Before launching the pilot, the group tested RFID hardware. “They were gaining an initial understanding of how read rates can be maximized,” Whitney says. One unnamed replicator attached several models of EPC Gen 2 RFID tags to DVDs as part of the production process. The group then used various interrogators to test read rates for the different tag models and placement positions on the product. The goal was to determine how the tags would operate in stores, around fixtures such as store shelves and promotional displays. Most of that testing, Whitney recalls—which started in early June and lasted for six weeks—was conducted in a laboratory environment.
The pilot employs RFID hardware, software and services provided by ADT Sensormatic, Avery Dennison, Checkpoint Systems, Impinj, Motorola, Nashua Corp., NXP Semiconductors, OATSystems, Omron RFID, Printronix, SATO America, T3Ci, True Demand Software, UPM Raflatac, Vue Technology and Zebra Technologies.

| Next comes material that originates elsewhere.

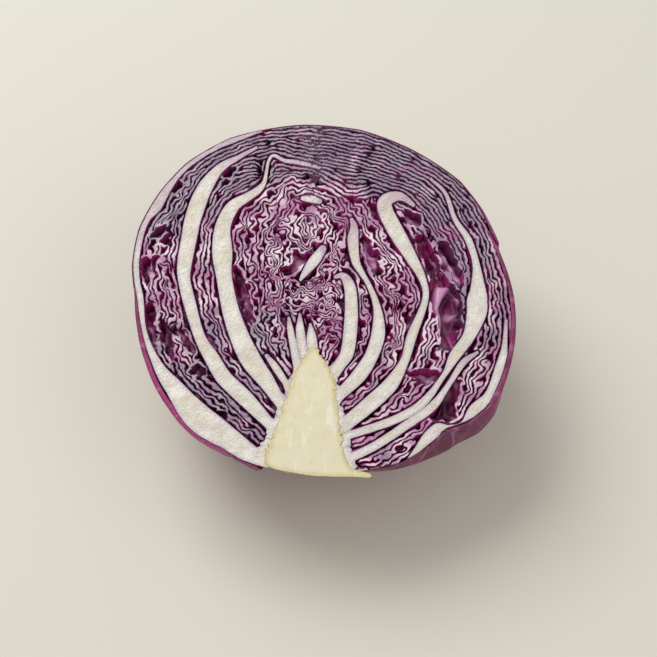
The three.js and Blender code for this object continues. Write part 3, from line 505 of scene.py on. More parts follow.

Following the anticipated completion of the pilot in November, Whitney says, the group plans to publish the results in a paper that will be available to EPCglobal subscribers. “We see this as a watershed event,” she notes, indicating that other industries will be closely watching this pilot. Its conclusion, she predicts, will mark the point “where real deployment can start.”
As a nonprofit group established to promote EPC standards worldwide, Whitney adds, EPCglobal makes it possible for industry competitors to work together toward technology advancement in a noncompetitive environment. Simley says the pilot participants share a goal of bringing RFID to the item level in stores, stating, “There are so many advantages from the technology standpoint, we all stand to gain from that.”